Disclaimer: I'm not a designer.


It's a way to give back. Many people make a living using Ruby, and have benefited from many people's work. Ruby IS free after all...


Designers do get all bent out of shape on spec work for commercial clients, with many considering it immoral (really).

http://www.nospec.com/ http://www.aiga.org/position-spec-work/

A free job for a non-profit is a little less bad, as presumably the motivation is to help the non-profit, rather than to make money. That said, a free contest is going to waste a lot of effort.


Designers make unsolicited redesigns for shits and giggles all the time. I've had jobs interviews from startups that asked me to redesign a portion of their site and I had to give up rights for them to use it if they chose to (they will claim it's in case their internal designers already came up with something similar but it's completely unethical). Ruby-lang.org on the other hand isn't profiteering off the work of designers. This will appeal to a niche crowd though - designers aren't going to be super familiar with the site and generally don't like working for free, even if it's for a bit of publicity.


I wonder if they'd allow the "name at the bottom of the site" to be a link, given that the grand prize here is personal exposure (as well as a warm fuzzy feeling for helping the project I guess).
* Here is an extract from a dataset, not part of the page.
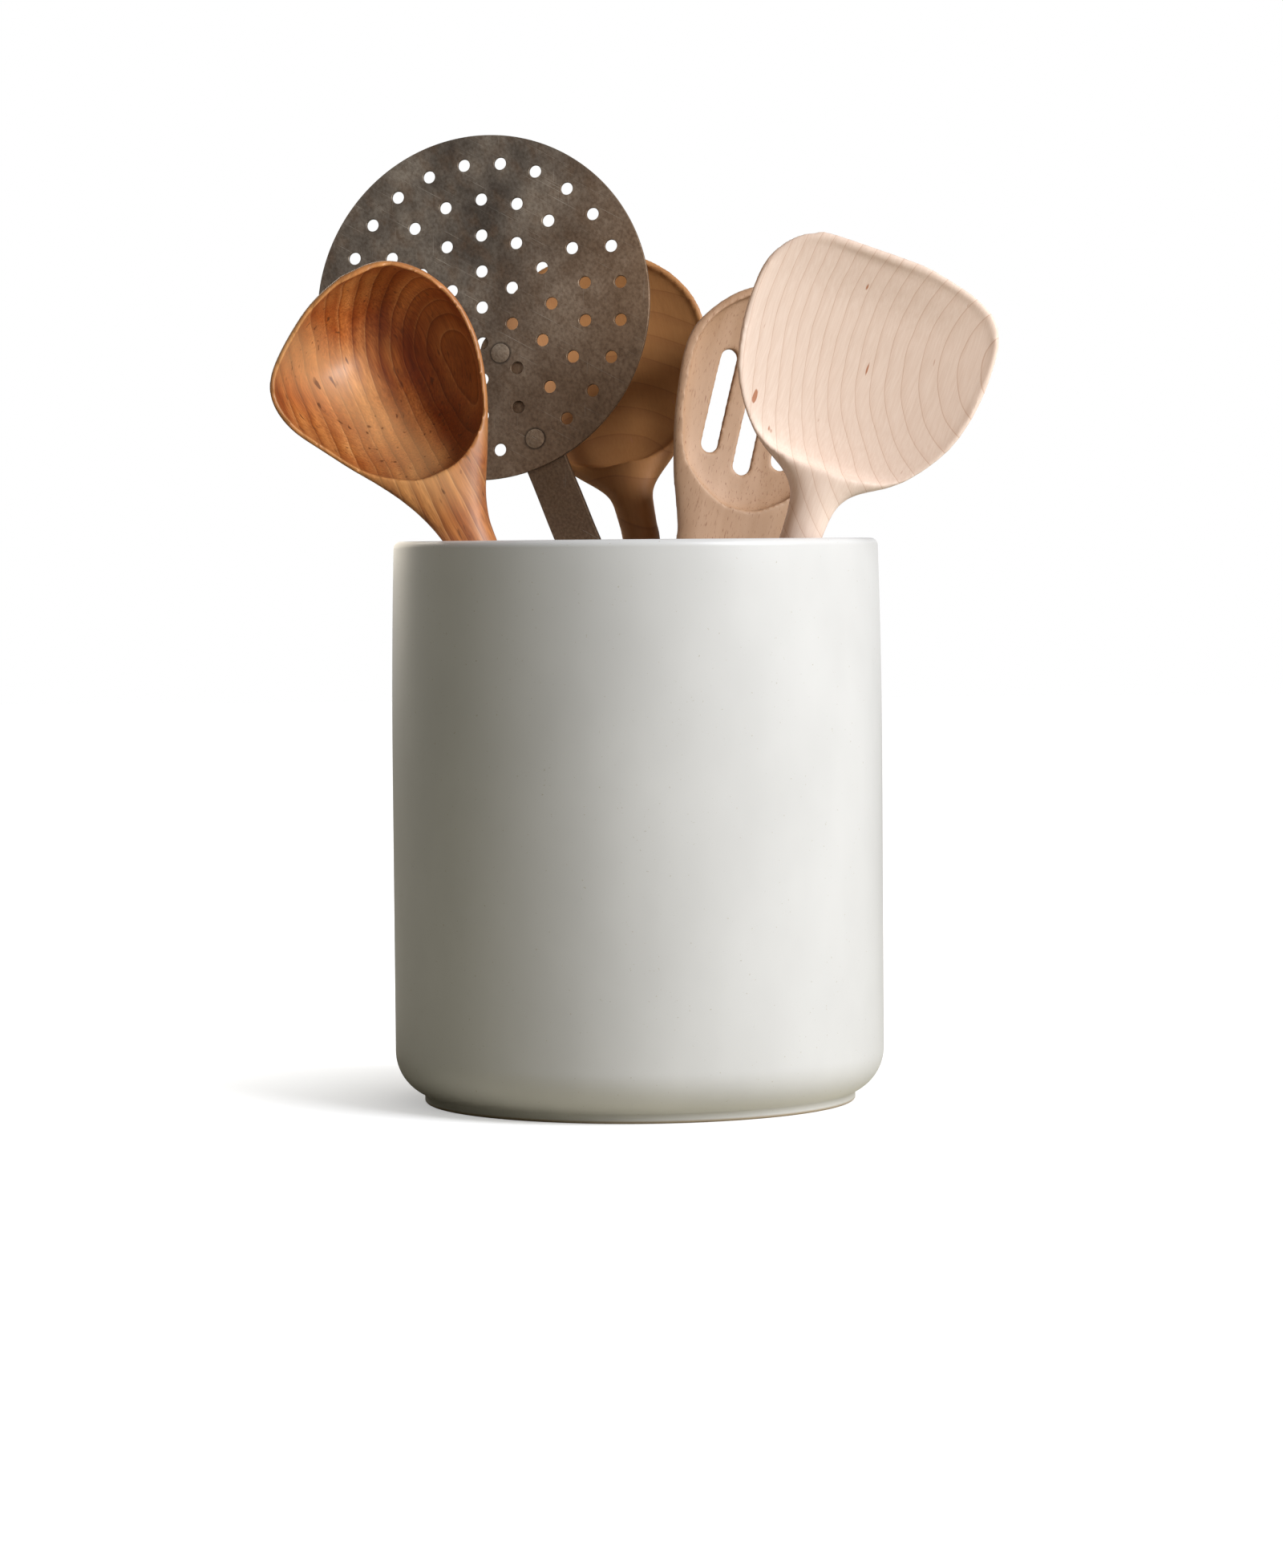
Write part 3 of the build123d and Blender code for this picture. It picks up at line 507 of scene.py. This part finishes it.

Not sure how I feel about this one. Design contests suck, and don't even work that well generally, but open source contributions obviously aren't the same as free spec work. Why not put out a redesign call and get a few designers working as a team from the ones who respond?


This isn't very useful, unfortunately. There aren't any requirements for this. All it says is "come up with a design!" This is about as useful as saying "Write something about any subject!"

Has there been any pre-discussion on this? Where did this come from?


I have to say, at first glance this might feel like spec work, but it really isn't.

This isn't any different from what developers and all the other people put in to building and maintaining open-source projects such as this.

And especially being a developer myself, I believe that a lot of open-source projects can really use some love when it comes to visual design and UX, even big well known projects like Gimp can use some of that love.

Just my 0.0001571 BTC


I hope we get something as good-looking as that proposal they had for the redesign of the Python website (which looked absolutely amazing I thought).